TRACKING RECOVERY AND GEOCHEMICAL CORRELATION FROM THE LOWER TRIASSIC DINWOODY FORMATION AT BLACKTAIL CREEK, MONTANA

The recovery of marine communities after the end-Permian extinction is complex, with several studied sections exhibiting regional accelerated or temporary recovery while others remain depauperate. These recovery resets have been attributed to local perturbations due to continued Siberian Traps outgassing, causing temperature spikes, climatic change, or OMZ expansion in deeper settings. The Lower Triassic Dinwoody Formation of Montana, Wyoming, and Idaho records a mixed carbonate siliciclastic ramp in the immediate aftermath of the end-Permian extinction, and is therefore an excellent site for tracking recovery in the Panthalassic Western U.S. Biostratigraphic constraints of the Dinwoody are limited, so geochemical correlation using δ¹³C_carb values is used.
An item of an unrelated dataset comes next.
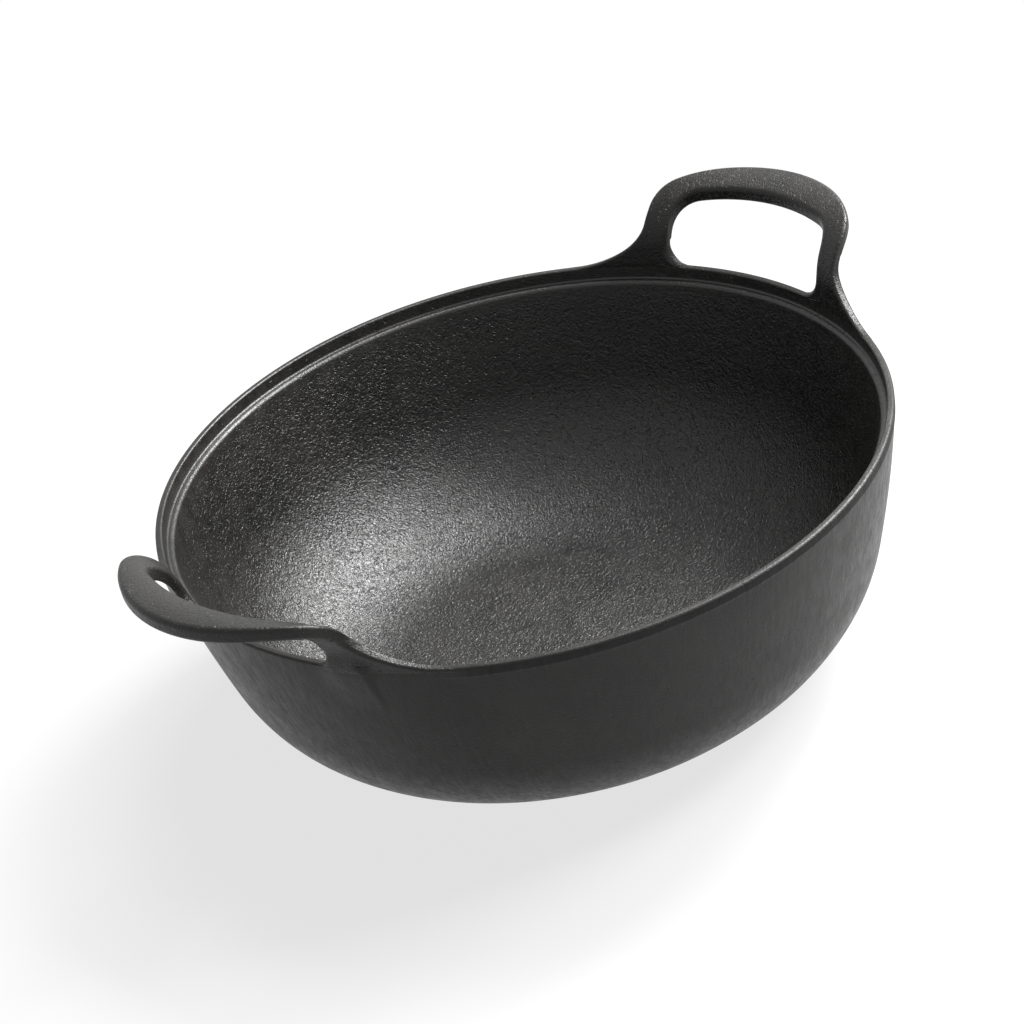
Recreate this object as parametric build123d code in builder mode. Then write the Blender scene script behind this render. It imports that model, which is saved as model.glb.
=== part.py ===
from build123d import *
import os
from math import asin, cos, degrees, radians, sin, sqrt, tan

os.makedirs("parts", exist_ok=True)

# A cast-iron kadai: one casting with a flat base, a curved wall, a stepped rim that seats a lid,
# and two loop handles that rise from the rim and curl outwards.
# Origin: centre of the flat base. +Z up, the two handles on +X and -X. Millimetres.

# Bowl
rim_radius = 130.0  # outside of the lip at its top
bowl_height = 88.6  # flat base to lip top
wall_thickness = 4.8  # wall and floor alike
wall_lean = 9.25  # degrees from vertical, at the lip
wall_radius = 438.0  # slow bulge of the wall
shoulder_radius = 54.5  # turn from the wall into the base

# Rim
rim_band = 10.0  # height of the rim, lip top down to the plain wall
lip_width = 2.8  # radial, at the lip top
lip_draft = 4.0  # degrees, inner face of the lip
seat_depth = 5.1  # lid seat below the lip top
edge_chamfer = 0.8  # edges of the lip, the seat and the handles

# Handle, seen from the side
leg_lean = 12.0  # degrees from vertical, inner face of the leg
leg_back_lean = 20.0  # degrees from vertical, outer face of the leg
grip_slope = 2.7  # degrees above horizontal
leg_straight = 6.6  # inner face, lip top to the start of the bend
bend_radius = 28.6  # inner face
back_bend_radius = 22.0  # outer face
foot_blend_radius = 26.0  # lip into leg, inner and outer faces
grip_thickness = 5.7

# Handle, seen from above and from the front
handle_projection = 29.1  # outside of the lip to the grip's outer edge
handle_half_width = 45.3
grip_corner_radius = 17.5
flare_run = 25.0  # leg side into the lip, along the lip
flare_rise = 15.5  # leg side into the lip, up the leg
flare_pull_share = 0.4  # part of its two tangents that the flare follows
flare_margin = 4.0  # lip that stays with the handle past the flare
root_depth = 3.0  # lip section carried by the handle, below the lip top

# Finger gap
grip_width = 13.5  # finger gap to the grip's outer edge, on the middle plane
leg_width = 8.3  # finger gap to the side of the handle
gap_corner_radius = 12.0
gap_foot_radius = 5.0  # lower corners, beside the legs
corner_clearance = 0.4  # height from the end of a foot or a flare to the start of a round corner

# Fairing behind each leg
fairing_rise = 8.0  # above the lip top
fairing_drop = 17.0  # below the lip top
fairing_bulge = 0.5

overrun = 5.0  # every cut passes its faces by this much

# Section of the bowl: centres of the wall arc and of the shoulder arc, which touch at one point
wall_centre = (
    rim_radius - wall_radius * cos(radians(wall_lean)),
    bowl_height + wall_radius * sin(radians(wall_lean)),
)
shoulder_lean = degrees(asin((wall_centre[1] - shoulder_radius) / (wall_radius - shoulder_radius)))
base_radius = wall_centre[0] + (wall_radius - shoulder_radius) * cos(radians(shoulder_lean))
shoulder_centre = (base_radius, shoulder_radius)

lip_inner_radius = rim_radius - lip_width
lip_middle = rim_radius - lip_width / 2
seat_radius = lip_inner_radius - seat_depth * tan(radians(lip_draft))
seat_height = bowl_height - seat_depth
rim_foot = bowl_height - rim_band
wall_foot = shoulder_radius * (1 - sin(radians(shoulder_lean)))
root_foot = bowl_height - root_depth


def wall_point(drop):
    """Point of the wall's outer arc at a drop below the lip top."""
    height = bowl_height - drop
    return (wall_centre[0] + sqrt(wall_radius**2 - (wall_centre[1] - height) ** 2), height)


def bowl_outline(inset):
    """Closed half section of the bowl, moved inwards by the inset."""
    with BuildLine() as outline:
        floor = Line((0, inset), (base_radius, inset))
        turn_radius = shoulder_radius - inset
        EllipticalCenterArc(shoulder_centre, turn_radius, turn_radius, -90, arc_size=90 - shoulder_lean)
        side = CenterArc(wall_centre, wall_radius - inset, -shoulder_lean, shoulder_lean - wall_lean)
        Polyline(side @ 1, (0, (side @ 1).Y), floor @ 0)
    return outline.line


def crowned_outline(reach, half_width, side_end, corner_radius):
    """Outline from above: sides up to the corners, round corners and a crown out to the reach."""
    run = reach - side_end
    slack = run**2 - corner_radius**2 + (half_width - corner_radius) ** 2
    crown_radius = slack / (2 * (run - corner_radius))
    with BuildSketch() as outline:
        with Locations((reach - crown_radius, 0)):
            Rectangle(crown_radius, 2 * half_width, align=(Align.MIN, Align.CENTER))
            Circle(crown_radius, mode=Mode.INTERSECT)
        fillet(outline.vertices().group_by(Axis.X)[-1], corner_radius)
    return outline.sketch


with BuildSketch() as bowl_section:
    make_face(bowl_outline(0).edges())
    make_face(bowl_outline(wall_thickness).edges(), mode=Mode.SUBTRACT)
    with BuildLine():
        Polyline(
            (0, seat_height),
            (seat_radius, seat_height),
            (lip_inner_radius, bowl_height),
            (lip_inner_radius, bowl_height + overrun),
            (0, bowl_height + overrun),
            close=True,
        )
    make_face(mode=Mode.SUBTRACT)
    seat_edge = bowl_section.vertices().group_by(Axis.Y)[-2].sort_by(Axis.X)[0]
    lip_edges = bowl_section.vertices().group_by(Axis.Y)[-1]
    chamfer([seat_edge, *lip_edges], edge_chamfer)

from_corner = (Align.MIN, Align.MIN)

# Flat floor
with BuildPart() as base:
    with BuildSketch(Plane.XZ):
        add(bowl_section.sketch)
        Rectangle(base_radius, bowl_height, align=from_corner, mode=Mode.INTERSECT)
    revolve(axis=Axis.Z)

# Shoulder, from the floor up to where the wall begins
with BuildPart() as shoulder:
    with BuildSketch(Plane.XZ):
        add(bowl_section.sketch)
        Rectangle(base_radius, bowl_height, align=from_corner, mode=Mode.SUBTRACT)
        Rectangle(rim_radius, wall_foot, align=from_corner, mode=Mode.INTERSECT)
    revolve(axis=Axis.Z)

# Wall, up to the foot of the rim
with BuildPart() as wall:
    with BuildSketch(Plane.XZ):
        add(bowl_section.sketch)
        Rectangle(rim_radius, wall_foot, align=from_corner, mode=Mode.SUBTRACT)
        Rectangle(rim_radius, rim_foot, align=from_corner, mode=Mode.INTERSECT)
    revolve(axis=Axis.Z)

# Rim: lid seat and lip, notched where the handles carry the lip
root_angle = degrees(asin((handle_half_width + flare_run + flare_margin) / rim_radius))
with BuildPart() as rim:
    with BuildSketch(Plane.XZ):
        add(bowl_section.sketch)
        Rectangle(rim_radius, rim_foot, align=from_corner, mode=Mode.SUBTRACT)
    revolve(axis=Axis.Z)
    for turn in (0, 180):
        with BuildSketch(Plane.XZ.rotated((0, 0, turn - root_angle))):
            with Locations((0, root_foot)):
                Rectangle(rim_radius + overrun, root_depth + overrun, align=from_corner)
        revolve(axis=Axis.Z, revolution_arc=2 * root_angle, mode=Mode.SUBTRACT)

# Inner face of the handle's curled plate, as the corners that its blends round off
inner_root = (lip_inner_radius - root_depth * tan(radians(lip_draft)), root_foot)
inner_foot = (lip_inner_radius, bowl_height)
bend_run = bend_radius * tan(radians(90 - leg_lean - grip_slope) / 2)
leg_run = leg_straight + bend_run
inner_knee = (
    lip_inner_radius + leg_run * sin(radians(leg_lean)),
    bowl_height + leg_run * cos(radians(leg_lean)),
)


def grip_point(x, depth):
    """Point at a distance from the bowl axis and a depth below the grip's upper face."""
    rise = (x - inner_knee[0]) * tan(radians(grip_slope)) - depth / cos(radians(grip_slope))
    return (x, inner_knee[1] + rise)


# Outer and inner edge of the grip, from the bowl axis, and half the finger gap
handle_reach = rim_radius + handle_projection
gap_reach = handle_reach - grip_width
gap_half_width = handle_half_width - leg_width

# How far the plate and the cuts that shape the handle reach
cut_end = max(handle_reach, inner_knee[0] + bend_run) + overrun
cut_top = grip_point(cut_end, 0)[1] + overrun
cut_foot = root_foot - overrun

# Outer face, from the outside of the lip to the underside of the grip
outer_root = wall_point(root_depth)
outer_foot = (rim_radius, bowl_height)
grip_clearance = grip_point(rim_radius, grip_thickness)[1] - bowl_height
back_run = grip_clearance / (1 / tan(radians(leg_back_lean)) - tan(radians(grip_slope)))
outer_knee = grip_point(rim_radius + back_run, grip_thickness)

# The bend between them: where it starts on the leg, and its centre
back_bend_run = back_bend_radius * tan(radians(90 - leg_back_lean - grip_slope) / 2)
back_bend_start = (
    outer_knee[0] - back_bend_run * sin(radians(leg_back_lean)),
    outer_knee[1] - back_bend_run * cos(radians(leg_back_lean)),
)
back_bend_centre = (
    back_bend_start[0] + back_bend_radius * cos(radians(leg_back_lean)),
    back_bend_start[1] - back_bend_radius * sin(radians(leg_back_lean)),
)


def corner_start(half_width, rise):
    """Where a round corner starts, seen from above: on the outer face, just above a rise."""
    height = bowl_height + rise + corner_clearance
    radius = rim_radius + (rise + corner_clearance) * tan(radians(leg_back_lean))
    if height > back_bend_start[1]:
        drop = height - back_bend_centre[1]
        radius = back_bend_centre[0] - sqrt(back_bend_radius**2 - drop**2)
    return sqrt(radius**2 - half_width**2)


grip_corner_start = corner_start(handle_half_width, flare_rise)
gap_corner_start = corner_start(gap_half_width, gap_foot_radius)

with BuildPart() as finger_gap:
    with BuildSketch(Plane.XY.offset(bowl_height)):
        add(crowned_outline(gap_reach, gap_half_width, gap_corner_start, gap_corner_radius))
    extrude(amount=cut_top - bowl_height)
    with BuildSketch(Plane.YZ) as gap_front:
        with Locations((0, bowl_height)):
            Rectangle(2 * gap_half_width, cut_top - bowl_height, align=(Align.CENTER, Align.MIN))
        fillet(gap_front.vertices().group_by(Axis.Z)[0], gap_foot_radius)
    extrude(amount=cut_end, mode=Mode.INTERSECT)

# A fairing's section: the leg's outer face, the lip, the wall and a slack curve that closes them
fairing_top = (rim_radius + fairing_rise * tan(radians(leg_back_lean)), bowl_height + fairing_rise)
fairing_foot = wall_point(fairing_drop)
fairing_height = fairing_rise + fairing_drop + 2 * overrun
with BuildPart() as fairings:
    with BuildSketch(Plane.XZ.rotated((0, 0, -root_angle))):
        with BuildLine():
            Polyline(fairing_top, (lip_middle, bowl_height), (lip_middle, root_foot), outer_root)
            ThreePointArc(outer_root, wall_point((root_depth + fairing_drop) / 2), fairing_foot)
            SagittaArc(fairing_top, fairing_foot, fairing_bulge)
        make_face()
    revolve(axis=Axis.Z, revolution_arc=2 * root_angle)
    with BuildSketch(Plane.YZ):
        with Locations((0, bowl_height + (fairing_rise - fairing_drop) / 2)):
            Rectangle(2 * handle_half_width, fairing_height)
            Rectangle(2 * (gap_half_width + edge_chamfer), fairing_height, mode=Mode.SUBTRACT)
    extrude(amount=cut_end, mode=Mode.INTERSECT)

# Loop handle: a plate revolved with the rim, cut to its two outlines and opened by the finger gap
with BuildPart() as handle_right:
    with BuildSketch(Plane.XZ.rotated((0, 0, -root_angle))) as side:
        with BuildLine():
            Polyline(
                inner_root,
                inner_foot,
                inner_knee,
                grip_point(cut_end, 0),
                grip_point(cut_end, grip_thickness),
                outer_knee,
                outer_foot,
                outer_root,
                close=True,
            )
        make_face()
        for corner, radius in (
            (inner_foot, foot_blend_radius),
            (inner_knee, bend_radius),
            (outer_knee, back_bend_radius),
            (outer_foot, foot_blend_radius),
        ):
            fillet(side.vertices().sort_by_distance(corner)[0], radius)
    revolve(axis=Axis.Z, revolution_arc=2 * root_angle)
    # From the front: legs that flare into the lip
    with BuildSketch(Plane.YZ):
        with BuildLine():
            flare_top = (handle_half_width, bowl_height + flare_rise)
            flare_end = (handle_half_width + flare_run, bowl_height)
            Polyline((0, cut_foot), (0, cut_top), (handle_half_width, cut_top), flare_top)
            Bezier(
                flare_top,
                (handle_half_width, bowl_height + flare_rise * (1 - flare_pull_share)),
                (handle_half_width + flare_run * (1 - flare_pull_share), bowl_height),
                flare_end,
            )
            Polyline(flare_end, (rim_radius, bowl_height), (rim_radius, cut_foot), (0, cut_foot))
        make_face()
        mirror(about=Plane.YZ)
    extrude(amount=cut_end, mode=Mode.INTERSECT)
    # From above: a crowned outer edge with round corners
    with BuildSketch():
        add(crowned_outline(handle_reach, handle_half_width, grip_corner_start, grip_corner_radius))
        Rectangle(grip_corner_start, 2 * rim_radius, align=(Align.MIN, Align.CENTER))
    extrude(amount=cut_top, mode=Mode.INTERSECT)
    add(finger_gap.part, mode=Mode.SUBTRACT)
    convex_edges = handle_right.edges().filter_by(lambda edge: not edge.is_interior)
    lip_and_above = convex_edges.filter_by_position(Axis.Z, root_foot + root_depth / 2, cut_top)
    chamfer(lip_and_above.filter_by(GeomType.LINE, reverse=True), edge_chamfer)
    add(fairings.part)

with BuildPart() as handle_left:
    add(handle_right.part.rotate(Axis.Z, 180))

for label, piece in (
    ("base", base),
    ("shoulder", shoulder),
    ("wall", wall),
    ("rim", rim),
    ("handle_right", handle_right),
    ("handle_left", handle_left),
):
    piece.part.label = label
    export_step(piece.part, f"parts/{label}.step")
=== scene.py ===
"""A cast-iron kadai: one dark casting with a stepped rim and two curled loop handles."""

import logging
from dataclasses import dataclass, replace
from enum import Enum
from typing import Sequence, Union

import bpy
import numpy as np
from mathutils import Matrix


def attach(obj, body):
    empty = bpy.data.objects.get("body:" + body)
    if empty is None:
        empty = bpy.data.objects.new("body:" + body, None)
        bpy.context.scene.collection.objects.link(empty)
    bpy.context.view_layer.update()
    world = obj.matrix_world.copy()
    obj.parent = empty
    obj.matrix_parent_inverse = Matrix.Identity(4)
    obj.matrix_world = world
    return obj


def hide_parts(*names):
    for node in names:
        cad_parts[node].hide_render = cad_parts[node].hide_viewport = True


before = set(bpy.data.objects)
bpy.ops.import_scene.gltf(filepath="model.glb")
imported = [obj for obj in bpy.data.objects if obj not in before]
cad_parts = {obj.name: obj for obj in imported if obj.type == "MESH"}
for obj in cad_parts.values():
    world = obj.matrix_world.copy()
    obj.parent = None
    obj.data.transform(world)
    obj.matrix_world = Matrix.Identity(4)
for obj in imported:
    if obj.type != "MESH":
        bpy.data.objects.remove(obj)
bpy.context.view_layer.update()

LOG = logging.getLogger("kadai")
MM = 0.001
WHITE = (1.0, 1.0, 1.0, 1.0)
SEEN_RAYS = ("Is Camera Ray", "Is Glossy Ray", "Is Transmission Ray")

# Sockets of the Mix node that carry its share and its colours.
MIX_SHARE, MIX_LOW, MIX_HIGH, MIX_RESULT = 0, 6, 7, 2

Array = np.ndarray
Pair = tuple[float, float]


# Outlines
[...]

Negative excursions at the bottom of the section (-3.6 ‰) and at the top (-2.8 ‰ and -3.2 ‰) help constrain the Dinwoody at Blacktail Creek to lower Griesbachian through lower Dienerian. Bulk samples of fossiliferous beds were collected and analyzed for ecological metrics of recovery, including richness, evenness and biomass. Griesbachian assemblages record temporally transient blooms of the terebratulid Periallus, while the disaster brachiopod Lingularia is prevalent throughout. Upper Griesbachian assemblages record blooms of microgastropods averaging 0.4mm in size. Lower Dienerian assemblages are low in diversity and evenness, with blooms of the disaster bivalve Eumorphotis. Microconchid encrusters are observed throughout, with some assemblages having 10% of shells encrusted. Winnowed Eumorphotis assemblages in Dienerian beds indicate increasing energy and shallowing. Overall, a decrease in diversity and evenness is observed through the section, recording a relapse of recovery coincident with negative δ¹³C_carb excursions indicating pulses of volcanic outgassing. This is, in turn, coincident with an increase in siliciclastic input within the section, indicating changes in runoff. The observed relapse in recovery associated with these negative carbon isotope excursions lends support to the hypothesis that continued Siberian Traps outgassing stalled recovery in some regions, specifically in shallower settings susceptible to temperature spikes and associated climate change.